### STORED DATA
****************************************
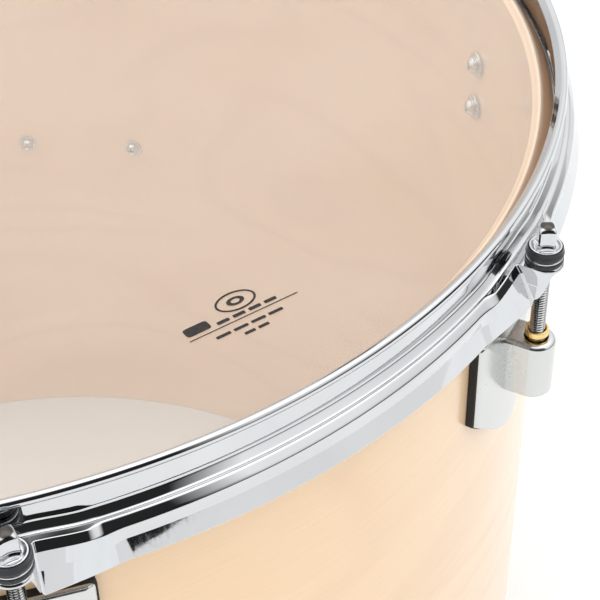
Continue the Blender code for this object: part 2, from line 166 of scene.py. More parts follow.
def skin(name, rings, closed=False, sharp=38.0):
    """A mesh through rings of equally many points in millimetres, capped unless it closes."""
    points = np.asarray(rings, float) * MM
    count, around = points.shape[:2]
    index = np.arange(count * around).reshape(count, around)
    lower = index if closed else index[:-1]
    upper = np.roll(index, -1, axis=0) if closed else index[1:]
    sides = [lower, np.roll(lower, -1, axis=1), np.roll(upper, -1, axis=1), upper]
    faces = np.stack(sides, axis=-1).reshape(-1, 4).tolist()
    if not closed:
        faces += [index[0].tolist(), index[-1].tolist()]
    mesh = bpy.data.meshes.new(name)
    mesh.from_pydata(points.reshape(-1, 3).tolist(), [], faces)
    return finished(mesh, sharp)


def turned(name, profile, steps=48, closed=False, sharp=38.0):
    """Radius and height pairs turned about Z."""
    angles = np.linspace(0.0, 2.0 * math.pi, steps, endpoint=False)
    rings = [
        np.stack([radius * np.cos(angles), radius * np.sin(angles), np.full(steps, height)], axis=1)
        for radius, height in profile
    ]
    return skin(name, rings, closed, sharp)


def radial(mesh):
    """A mesh turned about Z laid along X, so that its heights become distances from the axis."""
    mesh.transform(Matrix.Rotation(math.radians(90.0), 4, "Y"))
    return mesh


def loose(name, mesh):
    item = bpy.data.objects.new(name, mesh)
    bpy.context.collection.objects.link(item)
    return item


def carved(mesh, steps, sharp=30.0):
    """The mesh after a row of booleans (operation, mesh, offset in millimetres)."""
    item = loose("carved", mesh)
    tools = []
    for operation, tool_mesh, offset in steps:
        tool = loose("tool", tool_mesh)
        tool.location = Vector(offset) * MM
        change = item.modifiers.new(operation, "BOOLEAN")
        change.operation = operation
        change.solver = "EXACT"
        change.object = tool
        tools.append(tool)
    bpy.context.view_layer.update()
    graph = bpy.context.evaluated_depsgraph_get()
    result = bpy.data.meshes.new_from_object(item.evaluated_get(graph))
    for used in [item, *tools]:
        bpy.data.objects.remove(used, do_unlink=True)
    result.materials.clear()
    return finished(result, sharp)


def joined(name, meshes):
    """Several meshes as one, each still closed in itself."""
    shape = bmesh.new()
    for mesh in meshes:
        shape.from_mesh(mesh)
    whole = bpy.data.meshes.new(name)
    shape.to_mesh(whole)
    shape.free()
    return finished(whole)


def piece(name, mesh, look, body, nodes=(), place=(0.0, 0.0, 0.0), azimuth=0.0):
    """A visible piece that rides on a body and stands for the CAD nodes given."""
    item = loose(name, mesh)
    item.location = Vector(place) * MM
    item.rotation_euler.z = azimuth
    if not mesh.materials:
        mesh.materials.append(look)
    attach(item, body)
    if nodes:
        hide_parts(*nodes)
    normals = item.modifiers.new("even_normals", "WEIGHTED_NORMAL")
    normals.keep_sharp = True
    return item


# ---------------------------------------------------------------- materials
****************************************
### TASK
Find "attach(item, body)" in the data above, then repeat that line and all lines after it exactly, ending with the final line.

### SOLUTION TO THIS EXERCISE
    attach(item, body)
    if nodes:
        hide_parts(*nodes)
    normals = item.modifiers.new("even_normals", "WEIGHTED_NORMAL")
    normals.keep_sharp = True
    return item


# ---------------------------------------------------------------- materials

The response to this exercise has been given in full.